You wish you could roam in space inside a modified version of a Firefly class vessel? Race the DeLorean from Back to the Future, park it and compress it with magic so it can fit in your pocket, then dance a bit in a zero-gravity club? Build your own mansion on a private asteroid or command one of the Voltron lions?

All that is possible in the world of Ready Player One. The glue that holds everything in the narrative together and gives it cohesion is its protagonist. The novel is told from the first person and this works perfectly because Wade’s point of view is arrestingly addictive. The text itself is far from any stylistic heights, in fact it is rather too even and unimpressive in this respect. This, however, is offset by the fact that the narrator is namely Wade – a kid that is a social invalid who has spent a great deal of his life trying to find an escape from it. It is not too difficult to picture through his eyes and geek-speak the marvels of OASIS, and experience the thrill of the endless questing, as well as the excitement and fear that go along with the ruthless race with time. Herein lies one of the novel’s potentially weak points (depending on how you read it). Even though it is interesting, Wade’s point of view essentially turns Ready Player One into a Young Adult novel, rather into serious SF. OASIS resembles much more a huge playground than a serious take on the future of VR, and the geek fest probably steals the limelight a tad too often. Here and there the author gropes around some important techno-social themes, but they are never seriously elaborated upon, unlike the quests, riddles and the rather simplistic interactions between the characters. The dialogue is likewise somewhat stilted, but maybe this aspect is actually in tune with that fictional dys/u-topian future obsessed with virtual life.

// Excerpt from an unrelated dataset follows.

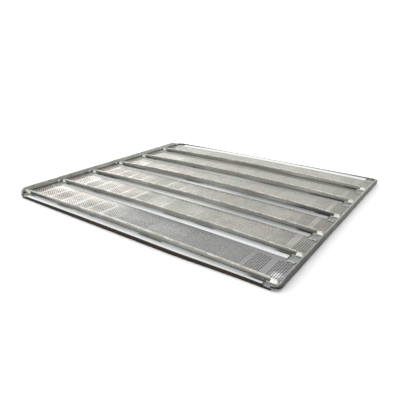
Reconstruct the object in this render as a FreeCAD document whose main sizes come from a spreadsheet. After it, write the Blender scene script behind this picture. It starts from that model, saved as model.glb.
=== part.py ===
import FreeCAD, Part
import os
import Sketcher

# Baguette tray: six perforated channel pans side by side between two bent side bars.
# X runs along the channels, Y from the front rail to the back rail, Z up.
# The origin is the centre of the tray's footprint, on the plane that it stands on.

doc = FreeCAD.newDocument("baguette_tray")
dims = doc.addObject("Spreadsheet::Sheet", "dims")

driving = {
    "trayLength": 675,       # over the outer faces of the side bars
    "trayWidth": 620,        # front skirt to back upstand
    "channelPitch": 100,     # one lip to the next
    "ledgeDepth": 17,        # plain strip in front of every lip
    "sheet": 1.2,            # thickness of the folded sheet
    "floorTop": 5.5,         # pan floors and bracket plates
    "ledgeTop": 7,
    "floorCrown": 3,         # rise of pan floors and ledges at mid length
    "frontCrown": 2,         # rise of the front rail's ledge
    "lipTop": 16.5,          # top of the hem at the ends of a lip
    "lipInset": 22,          # bar's outer face to the end of a lip
    "hemHeight": 3.2,
    "hemThickness": 3,
    "hemAhead": 0.9,         # how far the hem stands in front of the lip
    "barWidth": 3,
    "barHeight": 14.5,
    "barEdge": 0.8,          # rounding of the bar's long edges
    "bendRadius": 16,        # outer radius of the bars' bends
    "frontEnd": 7.5,         # top of the bar where it comes round to the front
    "frontTaper": 30,        # length over which the bar's top comes down to the front
    "backTaper": 38,         # length over which it comes down to the back rail's upstand
    "footDepth": 10,         # return flange that each rail stands on
    "upstandTop": 10.5,      # back rail's upstand
    "shelfDepth": 12,        # back rail's shelf under the last ledge
    "bracketReach": 30,      # bar's outer face to the inner end of a bracket
    "bracketFront": 22,      # bracket plate in front of its lip line
    "bracketRear": 7,        # bracket plate behind its lip line
    "flangeWidth": 8,
    "flangeTop": 13.5,
    "flangeAhead": 6,        # flange centre in front of its lip line
    "cornerFlange": 20,      # flange centre from the front or back face, clear of the bend
    "clipWidth": 12,
    "clipHeight": 8.5,
    "clipAhead": 1,          # clip's lower edge in front of its lip line
    "clipLean": 3.2,         # how far the clip leans back over its height
    "clipFoot": 6,
    "hookInset": 12,         # bar's outer face to the hook
    "hookWidth": 15,
    "hookLength": 8,
    "hookOverlap": 2.5,      # hook's hold on the bracket plate
    "rivetRadius": 1.6,
    "rivetClearance": 0.05,
    "rivetZ": 10,
    "headRadius": 3,
    "headTopRadius": 1.8,
    "headHeight": 2,
}
crowns = [5, 5, 6, 8, 6.5, 5]  # rise of each lip at mid length, front to back

for number, crown in enumerate(crowns, start=1):
    driving[f"crownOfPan{number}"] = crown
for row, (name, size) in enumerate(driving.items(), start=1):
    dims.set(f"A{row}", name)
    dims.set(f"B{row}", str(size))
    dims.setAlias(f"B{row}", name)
doc.recompute()

channelCount = len(crowns)
sides = {"left": -1, "right": 1}

frontY = "(-dims.trayWidth / 2)"
backY = "(dims.trayWidth / 2)"
barX = "(dims.trayLength / 2)"
bracketX = f"({barX} - dims.bracketReach)"
lipX = f"({barX} - dims.lipInset)"
bendX = f"({barX} - dims.bendRadius)"
flangeX = f"({barX} - dims.barWidth)"
sheetBottom = "(dims.floorTop - dims.sheet)"
ledgeBottom = "(dims.ledgeTop - dims.sheet)"


def lipY(number):
    return f"({frontY} + dims.ledgeDepth + {number} * dims.channelPitch)"


def sizeOf(expression):
    return float(dims.evalExpression(expression))


def newBody(label):
    body = doc.addObject("PartDesign::Body", label)
    body.Label = label
    return body


def newSketch(body, name, role, offset="0"):
    # a sketch on one of the body's own planes, moved along the plane's normal
    plane = next(feature for feature in body.Origin.OriginFeatures if feature.Role == role)
    sketch = body.newObject("Sketcher::SketchObject", name)
    sketch.AttachmentSupport = [(plane, "")]
    sketch.MapMode = "FlatFace"
    sketch.setExpression(".AttachmentOffset.Base.z", offset)
    return sketch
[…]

Bearing in mind these reservations, Ready Player One is a very solid read that flows scarily fast and, even though it is not conceptually dazzling, delivers spectacularly thanks to a captivating narrator. In addition to that, the book is a wonderful window into so many works from the 1980s. Not being familiar with those can’t hurt your reading experience because Wade is a careful and fun guide in the world of geek culture. This eclectic mix of a novel is indeed a resilient amalgam and really reads like an epic adventure in the best of traditions. It even made me want to start again the Otherland books by Tad William. In short, Ready Player One absolutely deserves to be one of the SF hits this year.